Exercise goal — Would you quote the material below from its first line through the line containing "wasm.setup();", exactly and with both ends included?

(Dataset items)
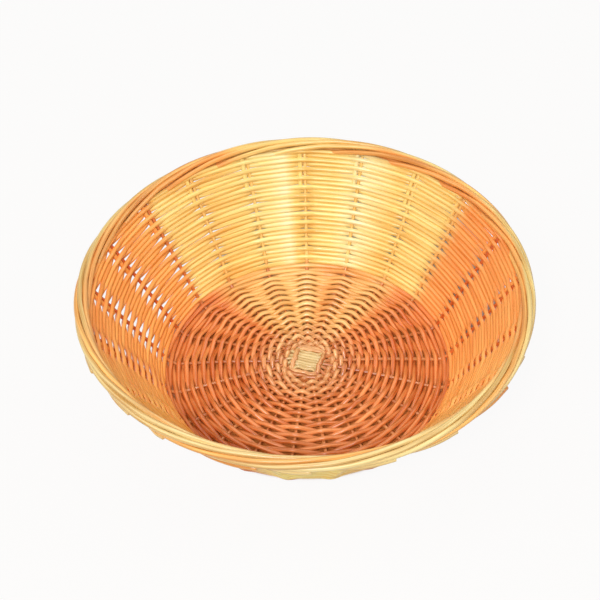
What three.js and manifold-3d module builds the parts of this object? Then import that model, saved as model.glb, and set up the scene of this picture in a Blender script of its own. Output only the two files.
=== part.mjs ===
// A round, flared bread basket, hand woven from round plastic cane.
//
// Eleven long canes cross at the middle of the base, seven lying over four. Their ends fan out over
// a slightly domed base, turn up at the corner and stand in the wall as 21 stakes, an odd number, so
// that one weaver can go on round over one stake and under the next. One end is cut short in the
// base, because eleven canes have 22 ends. Another 21 canes are pushed down into the wall, each
// beside its stake. At the top each one bends over to the right and rolls round its neighbours for
// almost six stakes, and it is cut off on the outside: that roll of six canes is the border.
//
// The two woven solids are one closed sheet each, which swings in and out round the stakes row by
// row as the weaver does, with a tunnel for each cane that runs in them. Lengths are in millimetres
// and angles in degrees. +Z is up, and the basket stands on z = 0 with its axis on the origin.
import * as THREE from "three";
import { mergeVertices } from "three/addons/utils/BufferGeometryUtils.js";
import Module from "manifold-3d";

const wasm = await Module();
wasm.setup();

// Overall sizes
const RIM_DIAMETER = 246; // over the rolled border, without the tails on its outside
const HEIGHT = 70; // from the table to the top of the border
const BASE_DIAMETER = 154; // where the lines of the wall and the base meet
const DOME_RISE = 6; // how far the middle of the base is pushed up
const CORNER_LENGTH = 6; // along the base and the wall, from their meeting point

// Canes and weave
const STAKE_DIAMETER = 2.1;
const WEAVER_DIAMETER = 2.4;
const BORDER_DIAMETER = 2.5;
const CLEARANCE = 0.3; // round a cane in its tunnel, and between the two woven solids
const NEIGHBOUR_GAP = 0.4; // between canes that lie side by side
const STAKE_COUNT = 21;
const FIRST_STAKE_ANGLE = 20.9;
const FOOT_DEPTH = 0.8; // how much of the weave's underside is pressed flat
const FIRST_ROW_RADIUS = 21.15; // of the first row in relief, beyond the fan of the canes
const BASE_ROWS = 20;
const BASE_ROW_PITCH = 2.42; // from row to row
const FIRST_WALL_ROW = 2.7; // from the corner's end up the wall
const WALL_ROWS = 22;
const WALL_ROW_PITCH = 2.64;
const SWING_REACH = 4.5; // how far beside a stake the weaver still swings round it
const BESIDE_SHARE = 0.28; // of the way to the next stake, where the weaver runs straight again
const COVER = 0.35; // the least material over a tunnel
const COVER_FALL = 0.65; // how steeply that cover falls off beside a tunnel

// The cross of canes at the middle of the base
const CROSS_ANGLE = -16; // direction of the canes that lie on top
const OVER_COUNT = 7;
const UNDER_COUNT = 4;
const FIRST_OVER_STAKE = -5; // the stake that the first cane on top becomes, at its right-hand end
const CROSS_MARGIN = 1; // how far a cane runs straight on beyond the canes that it crosses
const FAN_STAGGER = 3.5; // how much later the middle canes bend than the outermost ones
const EYE_MARGIN = 2.5; // from the cross to the edge of the hole that the base weave leaves round it
const FAN_LENGTH = 8; // from that hole's edge to where every cane has reached its own radius
const SPARE_END_LENGTH = 2; // how far the spare end reaches beyond its last crossing

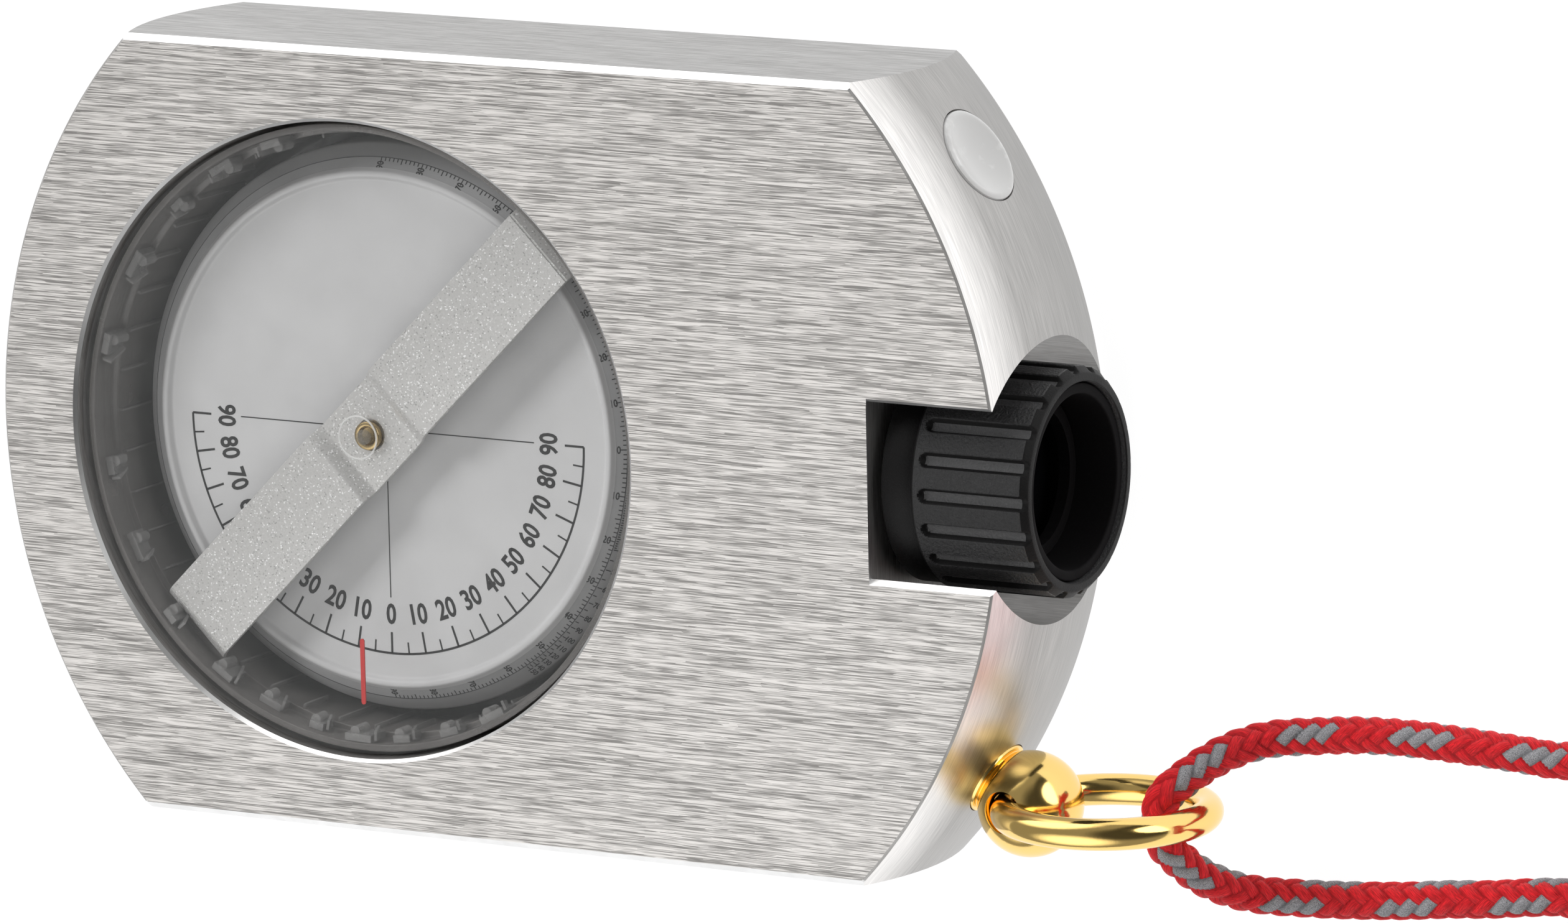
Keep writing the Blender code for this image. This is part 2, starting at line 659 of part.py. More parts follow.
def main():
    clear_scene()
    looks = make_looks()
    stud_angle = math.atan2(BALL_CENTRE.y, BALL_CENTRE.x)
    capsule_axis = empty("capsule_axis", (CAPSULE_X, 0, 0))
    drum_axis = empty("drum_axis", (CAPSULE_X, 0, 0))
    optical_axis = empty("optical_axis", (0, 0, MID), radial(0))
    focus_axis = empty("focus_axis", (0, 0, MID), radial(0))
    light_axis = empty("light_axis", (0, 0, MID), radial(LIGHT_ANGLE))
    stud_axis = empty("stud_axis", BALL_CENTRE, radial(stud_angle))
    ring_axis = empty("ring_axis", (RING_AXIS_X, BALL_CENTRE.y, MID))
    cord_axis = empty("cord_axis", (RING_AXIS_X, BALL_CENTRE.y, 0))
    bpy.context.view_layer.update()

    build_housing(looks["aluminium"], optical_axis, light_axis, stud_axis)
    build_capsule(looks, capsule_axis)
    build_bearings(looks, drum_axis)
    build_drum(looks, drum_axis)
    build_bar(looks, capsule_axis)
    build_sighting_parts(looks, optical_axis)
    build_focus(looks, focus_axis)
    build_grip(looks, focus_axis)
    build_light_window(looks, light_axis)
    build_stud(looks, stud_axis)
    build_ring(looks, ring_axis)
    build_cord(looks, cord_axis)


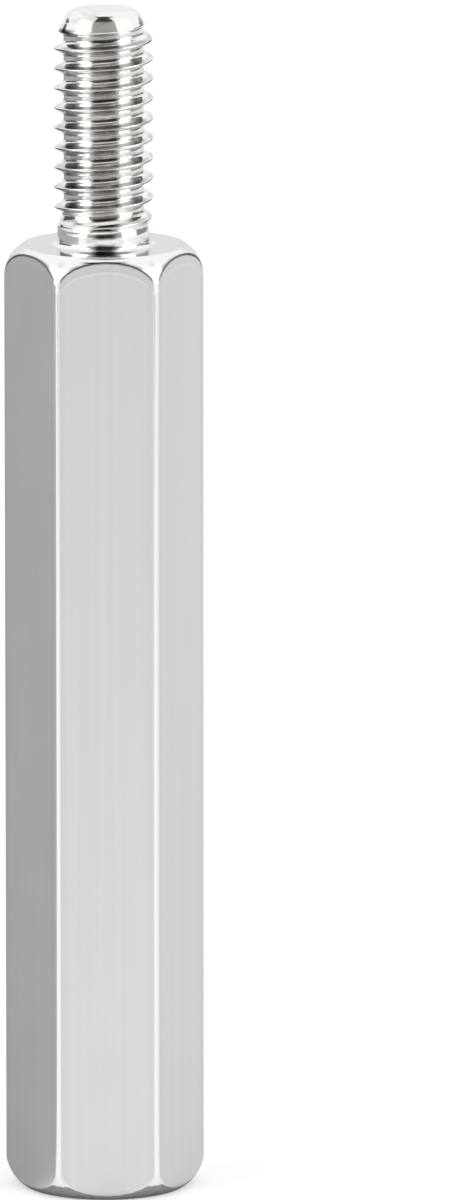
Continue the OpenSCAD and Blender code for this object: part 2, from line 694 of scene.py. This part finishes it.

Answer for the task —
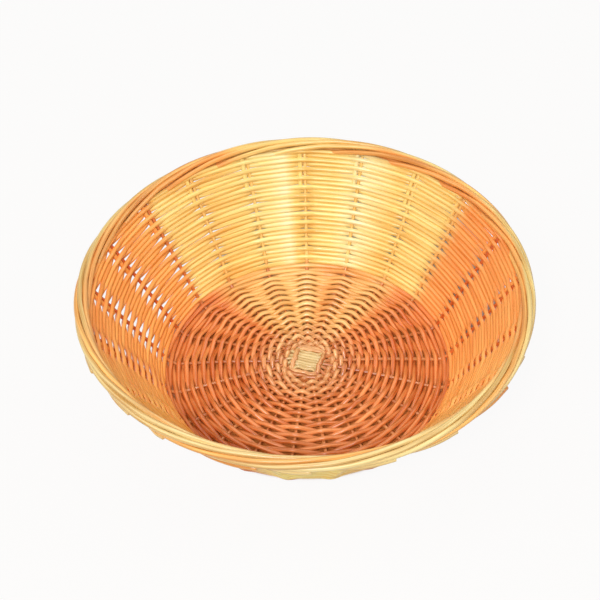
What three.js and manifold-3d module builds the parts of this object? Then import that model, saved as model.glb, and set up the scene of this picture in a Blender script of its own. Output only the two files.
=== part.mjs ===
// A round, flared bread basket, hand woven from round plastic cane.
//
// Eleven long canes cross at the middle of the base, seven lying over four. Their ends fan out over
// a slightly domed base, turn up at the corner and stand in the wall as 21 stakes, an odd number, so
// that one weaver can go on round over one stake and under the next. One end is cut short in the
// base, because eleven canes have 22 ends. Another 21 canes are pushed down into the wall, each
// beside its stake. At the top each one bends over to the right and rolls round its neighbours for
// almost six stakes, and it is cut off on the outside: that roll of six canes is the border.
//
// The two woven solids are one closed sheet each, which swings in and out round the stakes row by
// row as the weaver does, with a tunnel for each cane that runs in them. Lengths are in millimetres
// and angles in degrees. +Z is up, and the basket stands on z = 0 with its axis on the origin.
import * as THREE from "three";
import { mergeVertices } from "three/addons/utils/BufferGeometryUtils.js";
import Module from "manifold-3d";

const wasm = await Module();
wasm.setup();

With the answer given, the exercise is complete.